The BioNE pipeline is divided into three steps;

1. Network Preparation
1.1. Convert Adjacency Matrix to Edge List
1.2. Heterogeneous Network Preparation
2. Network Embedding
3. Predictions Using the Integration of Embeddings

In order to install packages and create the necessary virtual environment, check section Virtual Environment and Installing Packages.
This pipeline will be tested on Drug-Target Interaction (DTI) data as a link prediction task. You can find the scripts of this test in the Example section.

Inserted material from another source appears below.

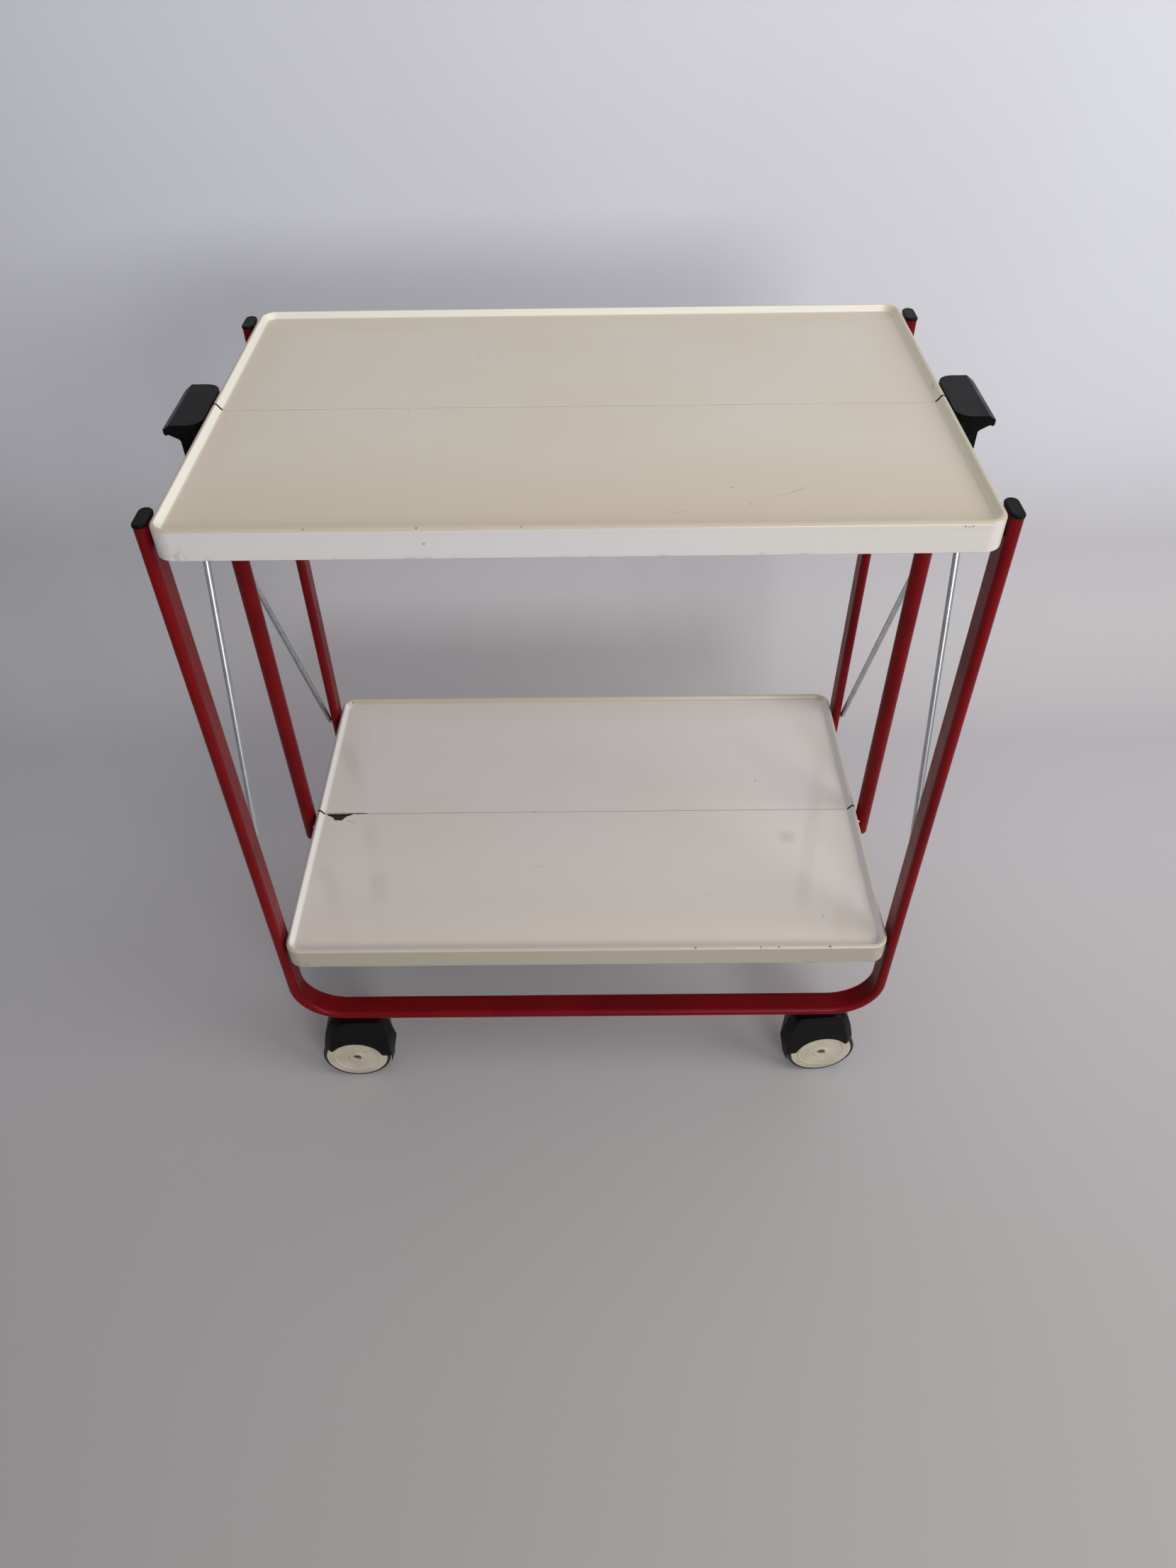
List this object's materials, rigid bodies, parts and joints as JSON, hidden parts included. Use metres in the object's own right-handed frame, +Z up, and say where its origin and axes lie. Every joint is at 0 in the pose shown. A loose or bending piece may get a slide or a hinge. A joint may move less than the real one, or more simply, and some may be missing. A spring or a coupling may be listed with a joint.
{
  "type": "folding serving table",
  "caption": "Folding serving trolley: split upper and lower trays between U-shaped oval-tube frames on twin-wheel casters, folded by pulling up side handles.",
  "frame": {"origin": "on the floor under the middle of the trays", "axes": "+X to the right along the trays, +Y away from the front, +Z up; shown open"},
  "size_m": [0.675, 0.396, 0.7217],
  "materials": {
    "red_paint": "semi-gloss paint",
    "ivory_plastic": "aged ivory, satin",
    "white_plastic": "off-white, satin",
    "black_plastic": "satin black",
    "zinc_steel": "zinc plated, a little rust",
    "black_rubber": "matte",
    "cream_plastic": "cream",
    "brass": "dull"
  },
  "bodies": {
    "posts": {"post_left": "red_paint", "post_right": "red_paint", "handle_left": "black_plastic", "handle_right": "black_plastic", "post_pin_top_front_left": "zinc_steel", "post_pin_top_front_right": "zinc_steel", "post_pin_top_back_left": "zinc_steel", "post_pin_top_back_right": "zinc_steel", "post_pin_bottom_front_left": "zinc_steel", "post_pin_bottom_front_right": "zinc_steel", "post_pin_bottom_back_left": "zinc_steel", "post_pin_bottom_back_right": "zinc_steel"},
    "top_front_half": {"top_tray_front": "ivory_plastic"},
    "top_back_half": {"top_tray_back": "ivory_plastic"},
    "bottom_front_half": {"bottom_tray_front": "white_plastic"},
    "bottom_back_half": {"bottom_tray_back": "white_plastic"},
    "front_legs": {"front_frame": "red_paint", "front_cap_left": "black_plastic", "front_cap_right": "black_plastic", "leg_pin_top_front_left": "zinc_steel", "leg_pin_top_front_right": "zinc_steel", "leg_pin_bottom_front_left": "zinc_steel", "leg_pin_bottom_front_right": "zinc_steel"},
    "rod_front_left": {"stay_rod_front_left": "zinc_steel"},
    "rod_front_right": {"stay_rod_front_right": "zinc_steel"},
    "back_legs": {"back_frame": "red_paint", "back_cap_left": "black_plastic", "back_cap_right": "black_plastic", "leg_pin_top_back_left": "zinc_steel", "leg_pin_top_back_right": "zinc_steel", "leg_pin_bottom_back_left": "zinc_steel", "leg_pin_bottom_back_right": "zinc_steel"},
    "rod_back_left": {"stay_rod_back_left": "zinc_steel"},
    "rod_back_right": {"stay_rod_back_right": "zinc_steel"},
    "slider_left": {"rod_slider_left": "black_plastic"},
    "slider_right": {"rod_slider_right": "black_plastic"},
    "caster_front_left_fork": {"caster_front_left_hood": "black_plastic"},
    "caster_front_left_wheels": {"caster_front_left_axle": "brass", "caster_front_left_tyre_a": "black_rubber", "caster_front_left_tyre_b": "black_rubber", "caster_front_left_disc_a": "cream_plastic", "caster_front_left_disc_b": "cream_plastic"},
    "caster_front_right_fork": {"caster_front_right_hood": "black_plastic"},
    "caster_front_right_wheels": {"caster_front_right_axle": "brass", "caster_front_right_tyre_a": "black_rubber", "caster_front_right_tyre_b": "black_rubber", "caster_front_right_disc_a": "cream_plastic", "caster_front_right_disc_b": "cream_plastic"},
    "caster_back_left_fork": {"caster_back_left_hood": "black_plastic"},
    "caster_back_left_wheels": {"caster_back_left_axle": "brass", "caster_back_left_tyre_a": "black_rubber", "caster_back_left_tyre_b": "black_rubber", "caster_back_left_disc_a": "cream_plastic", "caster_back_left_disc_b": "cream_plastic"},
    "caster_back_right_fork": {"caster_back_right_hood": "black_plastic"},
    "caster_back_right_wheels": {"caster_back_right_axle": "brass", "caster_back_right_tyre_a": "black_rubber", "caster_back_right_tyre_b": "black_rubber", "caster_back_right_disc_a": "cream_plastic", "caster_back_right_disc_b": "cream_plastic"}
  },
  "joints": [
    {"name": "fold", "type": "hinge", "parent": "posts", "child": "top_front_half", "pos_m": [0, -0.005, 0.7019], "axis": [1, 0, 0], "range_deg": [0, 78]},
    {"name": "top_back_fold", "type": "hinge", "parent": "posts", "child": "top_back_half", "pos_m": [0, 0.005, 0.7019], "axis": [1, 0, 0], "range_deg": [-78, 0]},
    {"name": "bottom_front_fold", "type": "hinge", "parent": "posts", "child": "bottom_front_half", "pos_m": [0, -0.005, 0.2242], "axis": [1, 0, 0], "range_deg": [0, 78]},
    {"name": "bottom_back_fold", "type": "hinge", "parent": "posts", "child": "bottom_back_half", "pos_m": [0, 0.005, 0.2242], "axis": [1, 0, 0], "range_deg": [-78, 0]},
    {"name": "front_legs_hinge", "type": "hinge", "parent": "top_front_half", "child": "front_legs", "pos_m": [0, -0.1753, 0.7019], "axis": [1, 0, 0], "range_deg": [-78, 0]},
    {"name": "rod_front_left_hinge", "type": "hinge", "parent": "front_legs", "child": "rod_front_left", "pos_m": [-0.318, -0.17, 0.231], "axis": [1, 0, 0], "range_deg": [0, 18]},
    {"name": "rod_front_right_hinge", "type": "hinge", "parent": "front_legs", "child": "rod_front_right", "pos_m": [0.318, -0.17, 0.231], "axis": [1, 0, 0], "range_deg": [0, 18]},
    {"name": "back_legs_hinge", "type": "hinge", "parent": "top_back_half", "child": "back_legs", "pos_m": [0, 0.1753, 0.7019], "axis": [1, 0, 0], "range_deg": [0, 78]},
    {"name": "rod_back_left_hinge", "type": "hinge", "parent": "back_legs", "child": "rod_back_left", "pos_m": [-0.318, 0.17, 0.231], "axis": [1, 0, 0], "range_deg": [-18, 0]},
    {"name": "rod_back_right_hinge", "type": "hinge", "parent": "back_legs", "child": "rod_back_right", "pos_m": [0.318, 0.17, 0.231], "axis": [1, 0, 0], "range_deg": [-18, 0]},
    {"name": "slider_left_slide", "type": "slide", "parent": "posts", "child": "slider_left", "axis": [0, 0, -1], "range_m": [0, 0.138]},
    {"name": "slider_right_slide", "type": "slide", "parent": "posts", "child": "slider_right", "axis": [0, 0, -1], "range_m": [0, 0.138]},
    {"name": "caster_front_left_swivel", "type": "hinge", "parent": "front_legs", "child": "caster_front_left_fork", "pos_m": [-0.244, -0.1753, 0.1075], "axis": [0, 0, 1], "continuous": true},
    {"name": "caster_front_left_spin", "type": "hinge", "parent": "caster_front_left_fork", "child": "caster_front_left_wheels", "pos_m": [-0.26199, -0.17602, 0.0375], "axis": [0.0401, -0.9992, 0], "continuous": true},
    {"name": "caster_front_right_swivel", "type": "hinge", "parent": "front_legs", "child": "caster_front_right_fork", "pos_m": [0.244, -0.1753, 0.1075], "axis": [0, 0, 1], "continuous": true},
    {"name": "caster_front_right_spin", "type": "hinge", "parent": "caster_front_right_fork", "child": "caster_front_right_wheels", "pos_m": [0.26194, -0.17389, 0.0375], "axis": [-0.0785, 0.9969, 0], "continuous": true},
    {"name": "caster_back_left_swivel", "type": "hinge", "parent": "back_legs", "child": "caster_back_left_fork", "pos_m": [-0.244, 0.1753, 0.1075], "axis": [0, 0, 1], "continuous": true},
    {"name": "caster_back_left_spin", "type": "hinge", "parent": "caster_back_left_fork", "child": "caster_back_left_wheels", "pos_m": [-0.26196, 0.17656, 0.0375], "axis": [-0.0698, -0.9976, 0], "continuous": true},
    {"name": "caster_back_right_swivel", "type": "hinge", "parent": "back_legs", "child": "caster_back_right_fork", "pos_m": [0.244, 0.1753, 0.1075], "axis": [0, 0, 1], "continuous": true},
    {"name": "caster_back_right_spin", "type": "hinge", "parent": "caster_back_right_fork", "child": "caster_back_right_wheels", "pos_m": [0.26198, 0.17436, 0.0375], "axis": [0.0523, 0.9986, 0], "continuous": true}
  ],
  "couplings": [
    {"joint": "top_back_fold", "follows": "fold", "ratio": -1},
    {"joint": "bottom_front_fold", "follows": "fold", "ratio": 1},
    {"joint": "bottom_back_fold", "follows": "fold", "ratio": -1},
    {"joint": "front_legs_hinge", "follows": "fold", "ratio": -1},
    {"joint": "rod_front_left_hinge", "follows": "fold", "ratio": 0.22916},
    {"joint": "rod_front_right_hinge", "follows": "fold", "ratio": 0.22916},
    {"joint": "back_legs_hinge", "follows": "fold", "ratio": 1},
    {"joint": "rod_back_left_hinge", "follows": "fold", "ratio": -0.22916},
    {"joint": "rod_back_right_hinge", "follows": "fold", "ratio": -0.22916},
    {"joint": "slider_left_slide", "follows": "fold", "m_per_rad": 0.10052},
    {"joint": "slider_right_slide", "follows": "fold", "m_per_rad": 0.10052}
  ]
}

Virtual Environment and Installing Packages

All of the analyses are written and tested on virtual environment using python 3.7. The detailed software versions are listed below:

Python 3.7
virtualenv 20.4.0
ubuntu 20.04
nvidia-driver 460
cuda 10.0
cuDNN 7.4.2

To create the virtual environment:

cd BioNE-main
virtualenv --python=/usr/bin/python3.7 BioNEvenv

To activate and install required packages:

source BioNEvenv/bin/activate
pip install -r requirements.txt

Input files formats

The input file format for Network Embedding is a space-delimited edge list file. If the edge list file is ready in this format, users can start from the Network Embedding step. If the networks are in adjacency matrix format, this pipeline provides the command line to convert adjacency matrices to edge lists in section 1.1. Convert Adjacency Matrix to Edge List. Adjacency matrices should contain column names and row names, and the format should be space-delimited. Click here to see sample adjacency matrix.

1. Network Preparation

This part consists of two sections. Users can convert adjacency matrices to edge list files in section 1.1. Convert Adjacency Matrix to Edge List. On the other hand, when required, users can combine two edge list files to form a heterogeneous network using command lines provided in section 1.2. Heterogeneous Network Preparation.

1.1. Convert Adjacency Matrix to Edge List

In order to conduct network embedding, adjacency matrices should be converted to an edge list file format.

python3 scripts/mat2edgelist.py --input input.txt --directed --keepzero --attribute --output output.txt

Arguments:

input The filepath of the adjacency matrix
Input adjacency matrix file should be space-delimited file and contains row and column index labels.
Click here to see a sample file.

directed Treat the graph as directed
When directed, row indexes are source nodes and column indexes are target nodes.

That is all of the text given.